REQUIRED TASK
The required output is a word-for-word copy of the lines from the line bearing "addPart('chin_webbing', mainWebbingGeometry(), 0x2d2d2b, 0.95);" through the line bearing "if empty is", inclusive, and no other lines.

DATA PROVIDED
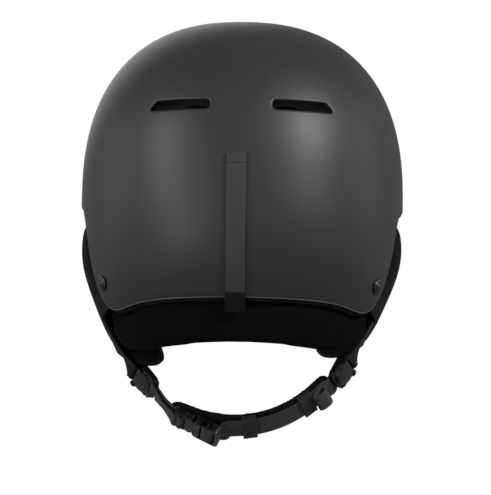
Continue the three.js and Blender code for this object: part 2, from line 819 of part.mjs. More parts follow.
// ---- goggle retainer ---------------------------------------------------------------------
// Point on the back of the shell, out from the surface, for the retainer's own section plane.
function backFrame(z, lift) {
  const step = 0.5;
  const point = (height) => {
    const axes = planAxes(height, 0);
    return new THREE.Vector3(RETAINER.x, -axes.rear, height);
  };
  const upward = point(z + step).sub(point(z - step)).normalize();
  const normal = new THREE.Vector3(0, -upward.z, upward.y);
  return { point: point(z).addScaledVector(normal, lift), normal, across: new THREE.Vector3(1, 0, 0) };
}

function backBand(topZ, bottomZ, lift, width, thickness, steps) {
  const frames = Array.from({ length: steps + 1 }, (_, k) => backFrame(
    THREE.MathUtils.lerp(topZ, bottomZ, k / steps), lift,
  ));
  return ribbon(frames, width, thickness);
}

function retainerAnchorGeometry() {
  return backBand(RETAINER.topZ + 7, RETAINER.topZ + 0.4, 1.7, RETAINER.width + 2, 2.4, 3);
}

// ---- assembly ----------------------------------------------------------------------------
function material(color, roughness, metalness = 0) {
  return new THREE.MeshStandardMaterial({ color, roughness, metalness });
}

const group = new THREE.Group();

function addPart(name, geometry, color, roughness, metalness) {
  geometry.computeVertexNormals();
  const mesh = new THREE.Mesh(geometry, material(color, roughness, metalness));
  mesh.name = name;
  group.add(mesh);
  return mesh;
}

const strapFrames = {};
for (const side of ['left', 'right']) {
  for (const end of ['front', 'rear']) strapFrames[`${end}_${side}`] = sideStrapFrames(side, end);
}

function linerGeometry() {
  const pockets = RIVETS.map(({ at, sign }) => placeOnShell(cylinder(6.4, -11.6, 1), at, sign));
  const channels = Object.values(strapFrames).map((frames) => ribbon(frames.slice(0, 9), 18.5, 6));
  const foam = cup(FOAM.outerInset, FOAM.innerInset, FOAM.edgeLift, SHELL_ROWS);
  return subtract(foam, ...ventCutters, ...pockets, ...channels);
}

function sideStrapGeometry(key, at, sign) {
  const strap = ribbon(strapFrames[key], WEBBING.width, WEBBING.thickness);
  const hole = placeOnShell(cylinder(RIVET.shankRadius + GAP, -12, 2), at, sign);
  return subtract(strap, hole);
}

addPart('shell', shellGeometry(), 0x3a3836, 0.6);
addPart('eps_liner', linerGeometry(), 0x1c1c1c, 0.95);
addPart('crown_pad', crownPadGeometry(), 0x141617, 1);
addPart('brow_pad', linerPad(52, 128, 12, -69, -44), 0x141617, 1);
addPart('rear_pad', linerPad(-128, -52, 12, -150, -112), 0x141617, 1);
addPart('side_pad_right', linerPad(-16, 32, 7, -93, -62), 0x141617, 1);
addPart('side_pad_left', linerPad(148, 196, 7, -93, -62), 0x141617, 1);
addPart('roll_carrier', rollCarrierGeometry(), 0x2c2722, 0.8);
addPart('neck_roll', neckRollGeometry(), 0x15191a, 1);
for (const side of ['left', 'right']) {
  const sign = side === 'left' ? -1 : 1;
  addPart(`ear_pad_${side}`, earPadGeometry(side), 0x15191a, 1);
  addPart(`strap_front_${side}`, sideStrapGeometry(`front_${side}`, FRONT_RIVET, sign), 0x1b1b1b, 0.9);
  addPart(`strap_rear_${side}`, sideStrapGeometry(`rear_${side}`, REAR_RIVET, sign), 0x1b1b1b, 0.9);
  addPart(`divider_body_${side}`, dividerBodyGeometry(side), 0x222021, 0.45);
  addPart(`divider_lever_${side}`, dividerLeverGeometry(side), 0x222021, 0.35);
}
for (const rivet of RIVETS) addPart(rivet.name, rivetGeometry(rivet), 0x1c1b1c, 0.35, 0.3);

addPart('retainer_anchor', retainerAnchorGeometry(), 0x262626, 0.7);
addPart(
  'retainer_strap',
  backBand(RETAINER.topZ, RETAINER.strapEndZ, 1.4, RETAINER.width, RETAINER.thickness, 12),
  0x42403e, 0.8,
);
addPart(
  'retainer_tab',
  backBand(RETAINER.strapEndZ - 0.4, RETAINER.tabEndZ, 2, RETAINER.width + 1, 3, 3),
  0x141a1b, 0.6,
);

addPart('chin_webbing', mainWebbingGeometry(), 0x2d2d2b, 0.95);
addPart('chin_webbing_left', leftWebbingGeometry(), 0x2d2d2b, 0.95);
addPart('chin_pad', chinPadGeometry(), 0x14191b, 1);
addPart('keeper_centre', keeperGeometry(KEEPER_ANGLES[0]), 0x202020, 0.9);
addPart('keeper_right', keeperGeometry(KEEPER_ANGLES[1]), 0x202020, 0.9);
addPart('strap_tail_loop', tailLoopGeometry(), 0x2d2d2b, 0.95);

const buckleParts = [
  ['buckle_female', femaleGeometry()], ['buckle_male', maleGeometry()],
  ['buckle_prong_back', prongGeometry(1)], ['buckle_prong_front', prongGeometry(-1)],
];
for (const [name, geometry] of buckleParts) {
  const mesh = addPart(name, geometry, 0x232122, 0.4);
  mesh.applyMatrix4(buckleMatrix);
}

export default group;
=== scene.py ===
"""Looks of a ski helmet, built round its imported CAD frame.

Shapes are worked out in millimetres in the CAD frame (+Z up, +Y the wearer's front, +X the
wearer's right) and turned to metres when a mesh is made.
"""
import math

import bmesh
import bpy
import numpy as np
from mathutils import Matrix, Vector, kdtree


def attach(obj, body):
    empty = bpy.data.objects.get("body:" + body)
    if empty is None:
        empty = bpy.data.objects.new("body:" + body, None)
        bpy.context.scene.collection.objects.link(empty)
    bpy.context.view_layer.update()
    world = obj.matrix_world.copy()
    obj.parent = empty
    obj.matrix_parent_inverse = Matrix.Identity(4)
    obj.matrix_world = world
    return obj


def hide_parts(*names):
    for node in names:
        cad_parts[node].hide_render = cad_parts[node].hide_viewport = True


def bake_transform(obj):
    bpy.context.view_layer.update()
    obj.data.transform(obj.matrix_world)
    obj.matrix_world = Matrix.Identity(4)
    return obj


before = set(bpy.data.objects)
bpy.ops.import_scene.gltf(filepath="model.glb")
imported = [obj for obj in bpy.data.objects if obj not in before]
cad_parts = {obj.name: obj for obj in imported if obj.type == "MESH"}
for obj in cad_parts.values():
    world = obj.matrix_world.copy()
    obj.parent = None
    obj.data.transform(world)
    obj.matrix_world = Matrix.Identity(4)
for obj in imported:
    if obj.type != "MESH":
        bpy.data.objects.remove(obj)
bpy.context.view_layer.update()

MM = 0.001

# ---- driving dimensions, millimetres ------------------------------------------------------
WAIST_Z = -91
HALF_WIDTH, FRONT_LENGTH, REAR_LENGTH = 113, 136, 140
CROWN_HEIGHT = 126
PLAN_POWER, CROWN_POWER, TUCK_POWER = 2.3, 2.45, 2.3
SIDE_DROP, FRONT_DROP, REAR_DROP = 330, 200, 132
TUCK_SCALE = 110
SHELL_THICKNESS = 2.5
FOAM_OUTER, FOAM_INNER, FOAM_EDGE_LIFT = 3.4, 27, 1.6
PAD_OUTER, PAD_INNER = 28.5, 33.6
REAR_ANGLE = -90
ROLL_REACH, STRIP_REACH, LIP_BEAD_REACH = 59, 56, 58

# Lower edge of the shell on one side, from the nape to the brow: (y, z).
TRIM = [
    (-124, -166), (-106, -168.5), (-88, -173), (-84, -172.5), (-81, -170), (-74, -154.6),
    (-68, -138), (-62, -121.7), (-55, -110), (-47, -102.7), (-38, -98.2), (-28, -97),
    (52, -97), (68, -94.5), (84, -86), (96, -78.5), (112, -73.5), (136, -72),
]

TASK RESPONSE
addPart('chin_webbing', mainWebbingGeometry(), 0x2d2d2b, 0.95);
addPart('chin_webbing_left', leftWebbingGeometry(), 0x2d2d2b, 0.95);
addPart('chin_pad', chinPadGeometry(), 0x14191b, 1);
addPart('keeper_centre', keeperGeometry(KEEPER_ANGLES[0]), 0x202020, 0.9);
addPart('keeper_right', keeperGeometry(KEEPER_ANGLES[1]), 0x202020, 0.9);
addPart('strap_tail_loop', tailLoopGeometry(), 0x2d2d2b, 0.95);

const buckleParts = [
  ['buckle_female', femaleGeometry()], ['buckle_male', maleGeometry()],
  ['buckle_prong_back', prongGeometry(1)], ['buckle_prong_front', prongGeometry(-1)],
];
for (const [name, geometry] of buckleParts) {
  const mesh = addPart(name, geometry, 0x232122, 0.4);
  mesh.applyMatrix4(buckleMatrix);
}

export default group;
=== scene.py ===
"""Looks of a ski helmet, built round its imported CAD frame.

Shapes are worked out in millimetres in the CAD frame (+Z up, +Y the wearer's front, +X the
wearer's right) and turned to metres when a mesh is made.
"""
import math

import bmesh
import bpy
import numpy as np
from mathutils import Matrix, Vector, kdtree


def attach(obj, body):
    empty = bpy.data.objects.get("body:" + body)
    if empty is None:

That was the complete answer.